▸ Task brief: Give the count of lines in the data that include "behind", with no other words.

☆ ☆ ☆

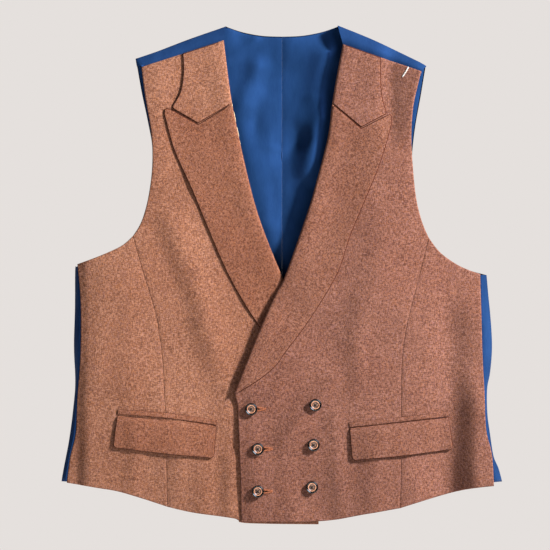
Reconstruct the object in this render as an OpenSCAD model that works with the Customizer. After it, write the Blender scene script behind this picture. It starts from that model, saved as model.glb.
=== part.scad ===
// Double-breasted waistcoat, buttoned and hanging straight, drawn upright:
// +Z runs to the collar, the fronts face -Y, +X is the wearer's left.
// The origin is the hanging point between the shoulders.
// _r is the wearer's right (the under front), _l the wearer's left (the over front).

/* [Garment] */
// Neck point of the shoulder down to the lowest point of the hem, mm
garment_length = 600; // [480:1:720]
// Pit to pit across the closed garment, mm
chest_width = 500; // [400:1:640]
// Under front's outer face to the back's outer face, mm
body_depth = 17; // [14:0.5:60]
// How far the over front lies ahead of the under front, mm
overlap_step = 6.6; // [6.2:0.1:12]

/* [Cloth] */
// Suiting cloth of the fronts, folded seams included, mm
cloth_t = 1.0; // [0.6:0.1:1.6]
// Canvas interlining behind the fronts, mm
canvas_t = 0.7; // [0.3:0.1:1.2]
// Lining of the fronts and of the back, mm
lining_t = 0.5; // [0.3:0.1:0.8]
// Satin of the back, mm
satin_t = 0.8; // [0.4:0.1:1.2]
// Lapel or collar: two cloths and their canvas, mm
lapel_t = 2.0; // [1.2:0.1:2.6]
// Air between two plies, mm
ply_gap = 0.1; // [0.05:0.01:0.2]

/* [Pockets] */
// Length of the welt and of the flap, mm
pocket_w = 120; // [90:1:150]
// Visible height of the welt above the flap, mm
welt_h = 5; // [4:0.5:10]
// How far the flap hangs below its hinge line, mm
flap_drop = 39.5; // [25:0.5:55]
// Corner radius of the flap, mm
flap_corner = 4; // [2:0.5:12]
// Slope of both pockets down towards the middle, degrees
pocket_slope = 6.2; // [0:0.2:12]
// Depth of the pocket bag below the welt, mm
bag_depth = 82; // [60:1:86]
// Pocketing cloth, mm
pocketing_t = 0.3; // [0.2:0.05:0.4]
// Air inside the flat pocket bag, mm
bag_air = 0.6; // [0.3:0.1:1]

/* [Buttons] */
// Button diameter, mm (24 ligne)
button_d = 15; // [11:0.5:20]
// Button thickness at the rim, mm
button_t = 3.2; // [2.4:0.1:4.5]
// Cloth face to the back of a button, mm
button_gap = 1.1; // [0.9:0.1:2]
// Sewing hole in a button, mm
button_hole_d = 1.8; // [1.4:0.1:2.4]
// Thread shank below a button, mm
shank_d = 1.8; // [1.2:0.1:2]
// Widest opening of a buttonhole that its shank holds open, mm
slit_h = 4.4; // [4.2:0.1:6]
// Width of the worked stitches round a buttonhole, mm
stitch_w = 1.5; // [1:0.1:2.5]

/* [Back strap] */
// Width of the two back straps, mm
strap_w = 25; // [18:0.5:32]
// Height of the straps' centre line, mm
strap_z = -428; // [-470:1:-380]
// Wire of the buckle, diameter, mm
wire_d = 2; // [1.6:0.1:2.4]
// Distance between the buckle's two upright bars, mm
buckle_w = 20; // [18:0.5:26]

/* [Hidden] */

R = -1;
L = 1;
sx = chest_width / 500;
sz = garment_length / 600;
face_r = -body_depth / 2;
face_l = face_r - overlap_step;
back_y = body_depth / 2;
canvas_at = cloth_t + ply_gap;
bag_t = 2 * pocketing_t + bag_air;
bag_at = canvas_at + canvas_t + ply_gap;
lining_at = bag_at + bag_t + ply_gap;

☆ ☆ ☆

▸ Reply: 2